The Long-Term Cost: Higher Future Basis

Tax loss harvesting defers taxes, it does not eliminate them. When you sell the substitute position later, your cost basis is lower (you sold the original at a loss, establishing a new cost basis for the substitute at current prices).

If the substitute position recovers and rises to the original price level, you will owe taxes on the gain at that point. The benefit is the time value of money β€” you delayed the tax, invested the savings, and earned returns on the deferred amount.

The longer the delay (especially into retirement when rates may be lower), the more valuable the deferral.

Automated Tax Loss Harvesting

Several robo-advisors offer automated daily tax loss harvesting:

  • Betterment: Daily monitoring, automatic harvesting
  • Wealthfront: Daily monitoring, direct indexing for accounts over $100,000
  • Schwab Intelligent Portfolios: Daily harvesting

Wealthfront's direct indexing (buying individual stocks instead of ETFs) allows harvesting of individual stock losses within an index, more opportunities than ETF-level harvesting.

The fee for automated harvesting is typically 0.25% of assets annually. Evaluate whether the tax alpha exceeds the fee for your specific tax situation.

Frequently Asked Questions

Can I tax-loss harvest in a retirement account?

No. Retirement accounts (IRA, 401k) are tax-deferred. There are no taxable capital gains or losses to realize within the account. Tax-loss harvesting only applies to taxable brokerage accounts.
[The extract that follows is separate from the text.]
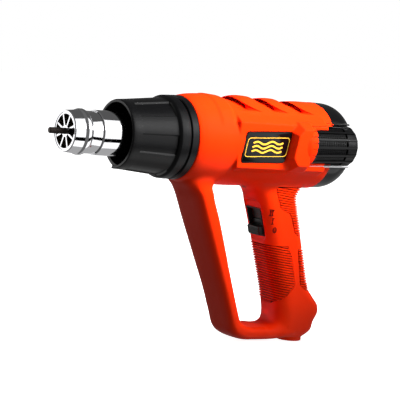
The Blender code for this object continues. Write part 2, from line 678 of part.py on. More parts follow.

How much does tax-loss harvesting save over 20 years?

Estimates vary by market conditions and portfolio size. Betterment and Wealthfront research suggests 0.2-0.8% annual return improvement from harvesting in a well-diversified portfolio, compounding over decades to significant amounts. On a $500,000 portfolio at 0.5% annual improvement, that is $2,500/year, or roughly $75,000 over 20 years.

What if my losses exceed my gains in the same year?

You can deduct up to $3,000 in net capital losses against ordinary income per year. Excess losses carry forward to future years with no expiration. A large loss year becomes a tax asset you draw down against gains for years afterward.